40 Cyc. 222, supra, defines a volunteer as: “One who enters into service on his own free will; one who gives his service without any express or implied promise of remuneration; one who does or undertakes to do something which he is not legally or morally bound to do, and which is not in pursuance or protee-' tion of any interest.”

Black’s Law Diektionary, 1228, supra, defines a volunteer as follows: “A person who gives his service without any express or implied promise of remuneration in return is called a ‘volunteer,’ and is entitled to no remuneration for his services, nor to any compensation for injuries sustained by him in performing what he has undertaken.”

In the Tabor Case, supra, Section B of the Commission held as follows: “Now, the very right of defendant in error to recover as an employee of Eulwiler Motor Company depends upon his showing that he was in the service of that company under a ‘contract of hire,’ for, unless there is a ‘contract of hire,' he is not an employee within the meaning of the Workmen’s Compensation Act”

In the Sirman Case, supra, it is shown that the railway company maintained and operated at one of its stations a gasoline engine to pump water for its locomotives. The deceased, who was a boy about 15 or 16 years of age, and the station agent, were walking towards the pump house intending to start the pump. The agent was called back by some one who wanted freight at the depot. The deceased went on, intending to start the engine himself. When he struck a match to ignite the burner an explosion occurred which caused injuries resulting in his death. The court instructed the jury that the plaintiff was entitled to recover if the deceased was acting as a volunteer with the consent of the agent of the railway company in assisting to run the pump station. There was a judgment for the plaintiff against the railway company. The Court of Civil Appeals reversed and rendered this judgment holding that the charge was erroneous and that Sirman was not an employee of. the railway company, but a mere volunteer.

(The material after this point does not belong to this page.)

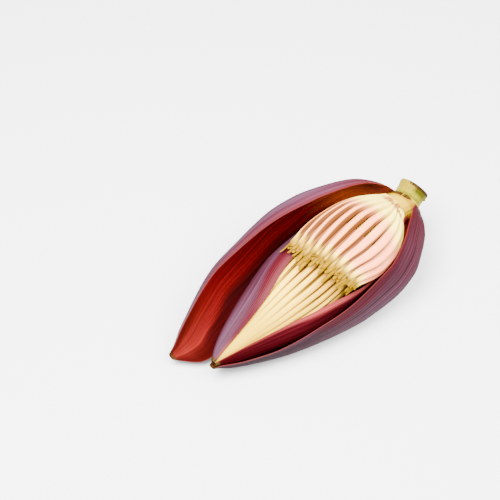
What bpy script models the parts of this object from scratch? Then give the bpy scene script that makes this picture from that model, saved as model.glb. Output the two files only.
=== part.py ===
"""Opened banana blossom, cut from the bunch and lying down: the stem stub, the pleated heart, one hand of
florets and four bracts. Construction solids in metres, +Z up, +X from the tip of the bud to the stem and +Y
toward the bract that has folded open."""
import math

import bmesh
import bpy
import numpy as np
from mathutils import Vector

# ---------------------------------------------------------------- driving dimensions
# Lengths are in millimetres and angles in degrees until the meshes are made. A place along the bud is measured
# from its tip. An angle around an axis line is measured from straight up, and grows toward -Y.
MM = 0.001
NAME = "banana_blossom"
ORIGIN = (107.2, 2.3, 0.0)      # the point of the working frame that becomes the part's origin
GROUND = 0.0                    # lowest height: the bracts are pressed flat where the blossom lies on them

# The middle line of the bud: place, sideways, height.
BUD_AXIS = [
    (-3, 0, 19.5), (10, -0.5, 22), (28, -1, 26), (58, -2, 32), (90, -2.5, 38), (122, -3, 43),
    (154, -3, 47), (184, -3.2, 49.5), (200, -5.6, 48.4), (214, -9.0, 46.8),
]

# Heart: place, radius; then the pleats in its open face.
HEART = [
    (3, 1.3), (5, 3.2), (10, 6.3), (20, 10.9), (40, 17.6), (60, 23.4), (80, 28.1), (100, 29.8), (120, 29.3),
    (140, 27.6), (155, 25), (170, 20.6), (180, 17), (186, 14.5),
]
HEART_ROWS = 22
PLEAT_FROM, PLEAT_TO = -20.0, 84.0
PLEATS = 8
PLEAT_DEPTH = [(3, 0), (25, 0.2), (50, 0.9), (75, 1.7), (92, 2.1), (110, 1.2), (130, 0), (186, 0)]
PLEAT_POINTS = 4                # points across one pleat
BACK_POINTS = 18                # points around the rest of the heart

# Bracts: place, angle of the free edge, angle of the tucked edge, then the outer radius at four places
# spaced evenly from one edge to the other.
INNER_LEFT = [
    (1.5, 18, -176, 3.1, 3.1, 3.1, 3.1), (5, 13, -176, 5.0, 5.6, 5.4, 5.1), (10, 8, -176, 8.2, 9.1, 8.8, 8.3),
    (20, 7, -176, 12.9, 14.0, 13.6, 13.0), (40, 3, -176, 19.9, 21.3, 21.0, 20.1),
    (60, -4, -176, 25.6, 27.4, 27.0, 25.8), (80, -14, -176, 30.1, 32.4, 31.8, 30.3),
    (92, -18, -176, 31.4, 34.2, 33.2, 31.4), (105, -23, -176, 31.8, 34.4, 33.2, 31.8),
    (125, -30, -176, 31.2, 33.7, 32.8, 31.2), (150, -34, -176, 28.2, 30.2, 29.8, 28.2),
    (170, -38, -176, 22.9, 24.2, 24.0, 22.9), (186, -42, -176, 16.9, 17.4, 17.4, 16.9),
    (199, -46, -176, 15.1, 15.1, 15.1, 15.1),
]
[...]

In the Mayton Case, supra, it is shown that Mayton was requested by one of his employees to assist in operating the brake of the train, which request Mayton undertook to comply with and was injured in so doing. The Supreme Court held: “So far as we can see, the plaintiff was a mere volunteer, attempting * * * it may be * * * to assist the servants of the railroad company; but there is nothing from which we can infer the liability of the Company for the injury which he sustained.”

In the Blalaek Case, supra, it was held: “We are of the opinion that the trial court committed no error in directing a verdict for the traction company. The evidence shows conclusively that Reed was not authorized to employ Blalaek as a servant of the company. If it can be said he was acting in the apparent scope of his authority, we think when the whole evidence is considered the conclusion is evident that it was not in contemplation at the time of either Reed or Blalaek that Bla-lack was to become an employee of the company, and the company be bound to him for his wages, but it shows that Blalaek was merely helping Reed with work and looking alone to receive his 25 cents from Reed, and not looking for his compensation from the company. Under such circumstances, the ap-pellee was under no obligation to furnish appellant a safe place to work or to look after his interest in any way.”

We recommend that the motion for rehearing filed by Julius Nobles and wife be refused, but that the motion filed by Texas Indemnity Company be granted, and the judgment heretofore entered by the Supreme Court be vacated, and set aside, and judgment now entered affirming the judgment of the Court of Civil Appeals.

On Rehearing.

OURETON, C. J. Previous order set aside, and judgment of the Court of Civil Appeals affirmed, as recommended by the Commission of Appeals.